Starting with the line that holds "imported = [obj", copy out each remaining line of the listing below, up to and including the last one, and include nothing else.

** START **

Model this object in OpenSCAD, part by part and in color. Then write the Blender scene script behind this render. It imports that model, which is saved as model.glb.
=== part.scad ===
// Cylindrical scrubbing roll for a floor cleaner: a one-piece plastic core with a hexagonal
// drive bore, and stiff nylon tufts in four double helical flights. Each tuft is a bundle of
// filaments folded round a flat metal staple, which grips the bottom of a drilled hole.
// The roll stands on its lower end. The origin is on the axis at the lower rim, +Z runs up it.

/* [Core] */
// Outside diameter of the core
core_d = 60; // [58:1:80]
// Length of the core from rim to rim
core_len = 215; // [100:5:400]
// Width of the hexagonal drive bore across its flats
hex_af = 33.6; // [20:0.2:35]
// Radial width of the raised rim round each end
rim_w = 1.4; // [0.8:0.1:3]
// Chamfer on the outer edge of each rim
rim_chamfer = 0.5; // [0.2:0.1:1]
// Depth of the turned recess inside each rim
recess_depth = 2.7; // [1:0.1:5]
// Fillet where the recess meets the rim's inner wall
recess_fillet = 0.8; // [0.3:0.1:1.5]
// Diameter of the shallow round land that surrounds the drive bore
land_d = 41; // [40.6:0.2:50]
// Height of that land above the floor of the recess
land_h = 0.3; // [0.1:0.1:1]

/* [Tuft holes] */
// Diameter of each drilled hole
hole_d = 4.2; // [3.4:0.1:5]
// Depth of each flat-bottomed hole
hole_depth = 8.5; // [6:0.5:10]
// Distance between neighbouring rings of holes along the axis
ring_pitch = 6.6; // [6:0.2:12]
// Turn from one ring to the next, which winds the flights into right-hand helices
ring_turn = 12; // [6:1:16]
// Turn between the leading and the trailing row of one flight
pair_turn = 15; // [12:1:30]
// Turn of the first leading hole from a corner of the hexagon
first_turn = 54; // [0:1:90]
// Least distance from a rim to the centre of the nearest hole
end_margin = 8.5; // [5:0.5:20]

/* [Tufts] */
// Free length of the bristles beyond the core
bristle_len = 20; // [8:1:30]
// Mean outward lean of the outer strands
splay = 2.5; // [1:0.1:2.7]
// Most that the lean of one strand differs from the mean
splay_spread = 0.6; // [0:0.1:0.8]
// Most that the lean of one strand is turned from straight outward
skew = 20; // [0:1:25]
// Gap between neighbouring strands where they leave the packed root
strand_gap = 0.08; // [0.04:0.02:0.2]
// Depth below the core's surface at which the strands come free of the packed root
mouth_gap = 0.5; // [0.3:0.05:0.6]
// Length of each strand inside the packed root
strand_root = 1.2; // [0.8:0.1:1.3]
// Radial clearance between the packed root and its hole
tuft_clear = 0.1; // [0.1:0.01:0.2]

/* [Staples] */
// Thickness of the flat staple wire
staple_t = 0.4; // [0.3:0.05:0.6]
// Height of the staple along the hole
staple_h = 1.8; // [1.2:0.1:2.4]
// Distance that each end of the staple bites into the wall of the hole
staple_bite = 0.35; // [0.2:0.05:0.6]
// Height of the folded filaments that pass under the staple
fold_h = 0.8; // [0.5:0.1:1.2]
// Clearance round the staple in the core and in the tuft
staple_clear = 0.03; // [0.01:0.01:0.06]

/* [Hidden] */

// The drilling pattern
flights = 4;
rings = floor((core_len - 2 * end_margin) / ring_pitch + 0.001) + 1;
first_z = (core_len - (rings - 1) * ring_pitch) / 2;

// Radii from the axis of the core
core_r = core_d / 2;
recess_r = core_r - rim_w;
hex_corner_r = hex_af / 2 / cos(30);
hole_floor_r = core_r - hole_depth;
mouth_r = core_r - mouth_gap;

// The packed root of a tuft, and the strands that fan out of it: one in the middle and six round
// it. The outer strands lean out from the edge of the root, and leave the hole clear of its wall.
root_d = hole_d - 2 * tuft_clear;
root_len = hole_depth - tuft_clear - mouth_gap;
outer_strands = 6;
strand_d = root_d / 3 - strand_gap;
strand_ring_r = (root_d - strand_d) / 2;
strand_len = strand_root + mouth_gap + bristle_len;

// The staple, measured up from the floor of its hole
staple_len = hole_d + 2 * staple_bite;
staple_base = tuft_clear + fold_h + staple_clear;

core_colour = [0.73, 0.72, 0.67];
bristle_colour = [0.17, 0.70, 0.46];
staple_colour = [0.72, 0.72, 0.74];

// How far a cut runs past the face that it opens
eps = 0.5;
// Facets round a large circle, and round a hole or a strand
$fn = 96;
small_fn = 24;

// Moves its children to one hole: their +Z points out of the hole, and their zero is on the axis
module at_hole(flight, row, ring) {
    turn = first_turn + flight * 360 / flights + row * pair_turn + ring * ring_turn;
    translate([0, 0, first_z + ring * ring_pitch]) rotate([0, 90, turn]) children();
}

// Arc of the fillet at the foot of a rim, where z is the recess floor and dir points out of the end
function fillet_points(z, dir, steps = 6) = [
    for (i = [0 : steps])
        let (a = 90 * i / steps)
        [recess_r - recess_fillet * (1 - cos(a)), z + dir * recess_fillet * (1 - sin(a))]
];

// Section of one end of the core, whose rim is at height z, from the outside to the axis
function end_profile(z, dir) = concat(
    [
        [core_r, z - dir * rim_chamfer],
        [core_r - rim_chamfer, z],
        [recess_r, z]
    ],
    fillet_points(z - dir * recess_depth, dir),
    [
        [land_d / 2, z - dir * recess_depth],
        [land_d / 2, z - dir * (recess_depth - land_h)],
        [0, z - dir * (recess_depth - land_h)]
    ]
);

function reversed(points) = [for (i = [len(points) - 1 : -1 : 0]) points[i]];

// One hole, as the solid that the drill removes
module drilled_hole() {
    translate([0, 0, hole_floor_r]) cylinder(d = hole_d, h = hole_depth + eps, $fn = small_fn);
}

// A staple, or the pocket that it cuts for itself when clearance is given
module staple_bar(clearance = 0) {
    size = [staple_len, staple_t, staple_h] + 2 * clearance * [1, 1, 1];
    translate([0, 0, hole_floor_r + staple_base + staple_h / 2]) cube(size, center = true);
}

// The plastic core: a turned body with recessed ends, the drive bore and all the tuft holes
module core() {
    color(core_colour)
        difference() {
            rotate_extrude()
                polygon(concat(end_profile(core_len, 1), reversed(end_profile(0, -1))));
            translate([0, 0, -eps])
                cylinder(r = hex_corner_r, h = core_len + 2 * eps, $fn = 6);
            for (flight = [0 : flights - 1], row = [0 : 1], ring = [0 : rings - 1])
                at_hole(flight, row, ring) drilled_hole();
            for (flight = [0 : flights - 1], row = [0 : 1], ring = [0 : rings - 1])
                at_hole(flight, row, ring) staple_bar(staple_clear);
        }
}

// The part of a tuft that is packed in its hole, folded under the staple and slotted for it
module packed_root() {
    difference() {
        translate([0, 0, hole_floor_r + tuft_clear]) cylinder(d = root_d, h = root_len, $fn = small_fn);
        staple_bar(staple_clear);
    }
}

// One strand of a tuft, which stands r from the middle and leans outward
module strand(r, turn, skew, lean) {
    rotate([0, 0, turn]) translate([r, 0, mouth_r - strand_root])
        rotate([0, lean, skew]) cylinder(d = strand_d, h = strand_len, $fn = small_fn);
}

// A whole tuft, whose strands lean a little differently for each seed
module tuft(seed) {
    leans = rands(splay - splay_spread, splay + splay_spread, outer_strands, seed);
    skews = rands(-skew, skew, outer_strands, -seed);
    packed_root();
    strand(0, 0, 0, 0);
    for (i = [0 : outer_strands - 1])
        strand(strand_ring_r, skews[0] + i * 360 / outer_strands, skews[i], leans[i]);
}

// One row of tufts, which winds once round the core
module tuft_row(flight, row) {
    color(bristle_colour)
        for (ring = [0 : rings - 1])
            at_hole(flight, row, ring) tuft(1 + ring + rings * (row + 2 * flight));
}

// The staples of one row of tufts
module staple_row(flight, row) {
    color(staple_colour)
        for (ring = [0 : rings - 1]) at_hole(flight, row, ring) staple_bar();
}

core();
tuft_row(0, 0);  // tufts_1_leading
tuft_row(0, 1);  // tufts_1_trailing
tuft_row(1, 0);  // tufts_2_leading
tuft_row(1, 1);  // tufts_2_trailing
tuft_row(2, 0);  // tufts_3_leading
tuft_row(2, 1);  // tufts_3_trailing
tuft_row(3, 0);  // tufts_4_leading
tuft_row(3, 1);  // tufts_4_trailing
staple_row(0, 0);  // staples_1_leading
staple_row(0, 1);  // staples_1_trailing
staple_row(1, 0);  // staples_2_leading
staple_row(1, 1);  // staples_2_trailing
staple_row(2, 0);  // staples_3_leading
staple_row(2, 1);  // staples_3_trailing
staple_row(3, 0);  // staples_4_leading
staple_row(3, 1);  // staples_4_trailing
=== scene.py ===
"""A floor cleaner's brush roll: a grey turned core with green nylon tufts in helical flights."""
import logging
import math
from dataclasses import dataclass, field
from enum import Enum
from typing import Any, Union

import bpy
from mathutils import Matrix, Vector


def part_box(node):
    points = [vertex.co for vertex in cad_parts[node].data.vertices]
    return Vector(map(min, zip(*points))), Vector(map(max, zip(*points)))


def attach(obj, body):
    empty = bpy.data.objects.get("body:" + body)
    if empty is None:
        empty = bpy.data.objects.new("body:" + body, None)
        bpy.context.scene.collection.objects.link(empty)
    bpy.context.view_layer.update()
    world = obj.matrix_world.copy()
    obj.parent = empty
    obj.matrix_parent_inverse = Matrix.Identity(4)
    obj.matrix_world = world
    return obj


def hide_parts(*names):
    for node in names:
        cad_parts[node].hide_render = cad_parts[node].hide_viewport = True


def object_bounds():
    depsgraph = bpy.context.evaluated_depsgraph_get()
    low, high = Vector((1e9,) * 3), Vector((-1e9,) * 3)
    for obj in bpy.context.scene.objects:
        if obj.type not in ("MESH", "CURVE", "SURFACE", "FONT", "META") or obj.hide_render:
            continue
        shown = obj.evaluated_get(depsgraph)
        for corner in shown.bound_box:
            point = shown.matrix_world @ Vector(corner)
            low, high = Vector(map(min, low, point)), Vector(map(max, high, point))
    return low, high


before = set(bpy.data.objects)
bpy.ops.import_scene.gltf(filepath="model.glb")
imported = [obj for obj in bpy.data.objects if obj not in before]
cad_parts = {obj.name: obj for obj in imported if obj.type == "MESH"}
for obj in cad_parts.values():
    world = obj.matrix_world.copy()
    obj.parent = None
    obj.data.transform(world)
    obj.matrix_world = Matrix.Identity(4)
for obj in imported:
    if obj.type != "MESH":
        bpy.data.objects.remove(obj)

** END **

Written solution:
imported = [obj for obj in bpy.data.objects if obj not in before]
cad_parts = {obj.name: obj for obj in imported if obj.type == "MESH"}
for obj in cad_parts.values():
    world = obj.matrix_world.copy()
    obj.parent = None
    obj.data.transform(world)
    obj.matrix_world = Matrix.Identity(4)
for obj in imported:
    if obj.type != "MESH":
        bpy.data.objects.remove(obj)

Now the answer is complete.